According to the Israeli Life Science Industry, an advocacy group, the med-tech industry is also young and growing. Of the currently operating 702 companies, 56% were founded during the last decade. A closer look reveals that a quarter (173 companies) of the industry was established in the last five years. According to Israel Lifescience Industry, 56% (396) of the 702 companies were created within the last decade. Of those, 27% or 105 companies are revenue generating entities. The remaining 214 revenue generating companies are mature and were created prior to 2001. More impressive is the fact that 25 companies or 8% of all revenue producing companies were established within the last five years. Approximately 16% of the life science industry or 110 companies are at the seed stage, 11% or 74 companies are at the preclinical stage and 146 or 21% of the companies are at the clinical stage. The Israeli Life Science Industry is heavily biased towards the medical device sector, with 401 companies or 57% of the total. The largest sub sector in the medical device arena is the one containing therapeutic devices, both implantable and disposable. The latter comprises 41% of the total medical device body of companies, followed by medical equipment, diagnostic, imaging and monitoring companies contributing 18%, 13%, 11% and 6%, respectively.
“Israel is a treasure trove for the biomedical world community” Ruth Alon, Chair of the recent ILSI Biomed 2011 conference told Medical Device Daily.
At the Biomed meeting, Cedric Bisson MD, Managing Partner at iNovia Healthcare Ventures (Montreal, Quebec), told MDD Israel Editor Jonathan Goldstein that the Israeli technology community had nurtured itself on the need to export to survive, the lack of natural resources, and a strong and innovative entrepreneurial culture.
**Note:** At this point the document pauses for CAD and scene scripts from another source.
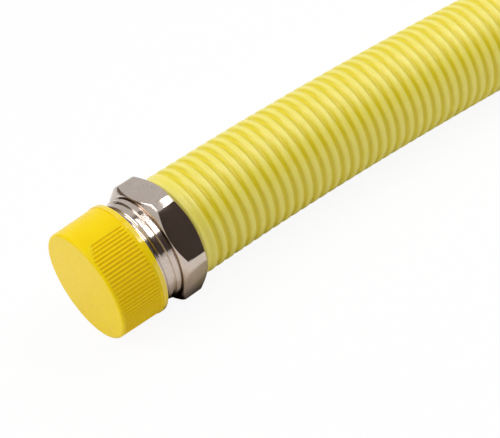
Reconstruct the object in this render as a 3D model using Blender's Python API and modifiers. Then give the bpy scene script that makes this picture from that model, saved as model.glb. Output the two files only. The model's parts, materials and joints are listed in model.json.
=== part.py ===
"""Extensible boiler hose: a yellow-sheathed stainless bellows between a capped male nipple and a swivel nut."""

import math

import bmesh
import bpy
from mathutils import Matrix, Vector

# Clearances
fit_gap = 0.0003  # between faces that touch or are fixed to each other
running_gap = 0.00025  # radial, where the nut turns on the tail

# Hose
closed_length = 0.200  # nipple's end face to tail's sealing face, along the centreline
near_bend_radius = 0.531  # the bend is tightest at the nipple and straightens towards the tail
corrugation_pitch = 0.00307
first_band = 0.0042  # plain sheath between the hexagon and the first groove
bellows_crest_radius = 0.0120
bellows_depth = 0.0020
bellows_wall = 0.0003
sheath_groove_wall = 0.00036  # thinnest sheath, at the foot of a groove
sheath_groove_depth = 0.00045
sheath_groove_share = 0.30  # of a pitch that the open groove takes

# Male nipple, from its end face to the back of its hexagon
nipple_wall = 0.0036  # bore to thread crest
thread_length = 0.0143
thread_lead = 0.0011  # chamfer at the start of the thread
relief_width = 0.0010
relief_depth = 0.0009
shoulder_width = 0.0015
shoulder_step = 0.0002  # shoulder stands this far outside the thread
undercut_width = 0.0002
undercut_depth = 0.00035
hex_step = 0.0009  # each flat stands this far outside the thread
hex_cone_length = 0.00105
hex_length = 0.0059
hex_rear_cone_length = 0.00126  # chamfer that rounds off the back of each flat
hex_rear_cone_inset = 0.0003  # its small end lies this far inside the flats
cuff_seat_depth = 0.0030  # counterbore that takes the end of the bellows
bore_step = 0.0002  # fittings' bore is this much smaller than the bellows' own

# Tail and swivel nut
tail_wall = 0.0005
flange_width = 0.00075  # seat of the nut on the back of the flange
flange_thickness = 0.0016
nut_travel = 0.0040  # bare tail between the sheath and the nut
nut_rear_wall = 0.0030
nut_length = 0.0170
nut_wall = 0.0027  # nut's bore to its flat
nut_chamfer = 0.0012
corner_trim = 0.0006  # turned off the sharp corners of both hexagons
gasket_thickness = 0.0020

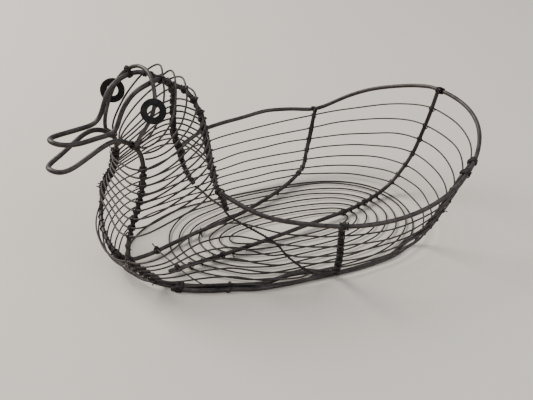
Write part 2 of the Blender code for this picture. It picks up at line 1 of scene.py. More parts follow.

In addition, government incentives and support, he felt, were key ingredients in the recipe. Examples included incubator programs, small company loans, binational collaborative grants, and other customized and well adapted programs. To go to the next level, he mentioned Israel’s need for an ecosystem containing adequately financed funds with a critical mass of local senior partners; he confirmed that Israel’s recent investment in Orbimed (New York) appeared to be a significant step in this direction.
Goldstein also noted that the standard Israeli company is often not blessed with corporate or investment partners who have an innate understanding of the clinical and market environments. But it often has at its helm experienced managers, high-quality advisers (often from top U.S. centers) and energy and passion that takes the company far beyond what might be seen as normal elsewhere.